R2PCIe -> Ring 2 PCIe
M2PCIe -> Mesh 2 PCIe
But I'm wondering where you get the information about M2PCIe from. In the Uncore documentation https://www.intel.com/content/www/us/en/processors/xeon/scalable/xeon-scalable-uncore-performance-mo... there is no M2PCIe unit. It is mentioned in the text and figures but there is no explanation of this unit
Page 117 says that the M2PCIe block translates between the Mesh and the various IO agents, so it is clear what the role is. It looks like plenty of data is available from the IIO and IRP blocks, so it is not clear what additional counters in the M2PCIe block would add...
PCIe provides the connections to IO devices, such as disk and network.
The standard version of STREAM runs on a single shared-memory node, so it is not expected to generate any PCIe traffic.

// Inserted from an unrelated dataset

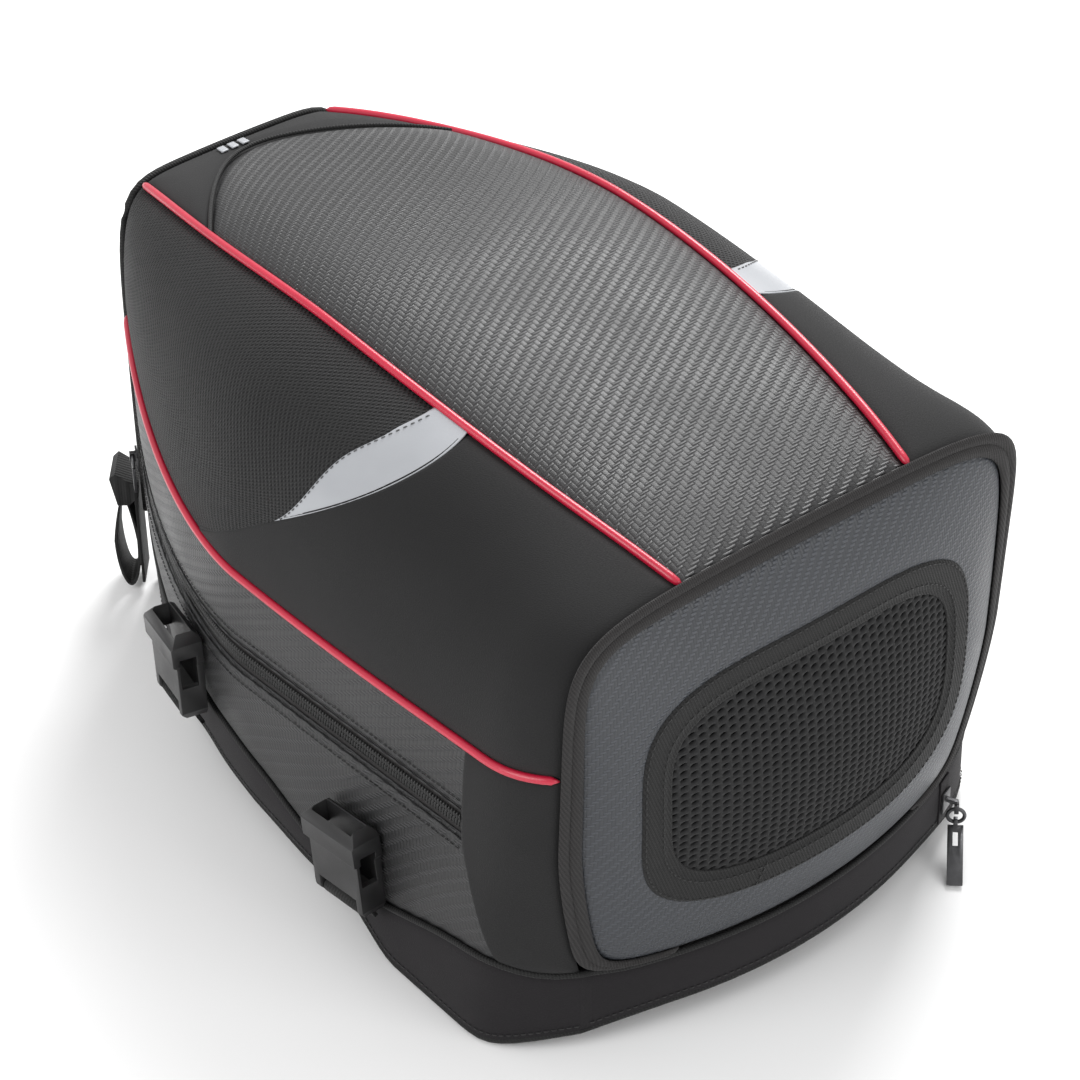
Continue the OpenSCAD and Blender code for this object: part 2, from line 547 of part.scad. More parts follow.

LINPACK comes in many different varieties. The "shared-memory" versions run on a single shared-memory node, so they are not expected to generate any PCIe traffic. The multi-node (MPI) versions (usually referred to as "HPL" (High Performance LINPACK)) will generate a modest amount of PCIe traffic when run on multiple nodes. It requires a deep understanding of the specific HPL implementation to predict the amount of data traffic required for a particular problem size.
PCIe traffic to disk requires a program that does disk reads and/or writes. This could be as simple as "cp largefile /dev/null", but you have to be careful to prevent disk caching in memory if you want to try this more than once.
PCIe traffic to the network requires a program that does network accesses. This could be as simple as "rcp largefile othernode:", or you could run one of the OSU MPI benchmarks between two nodes to generate higher data rates.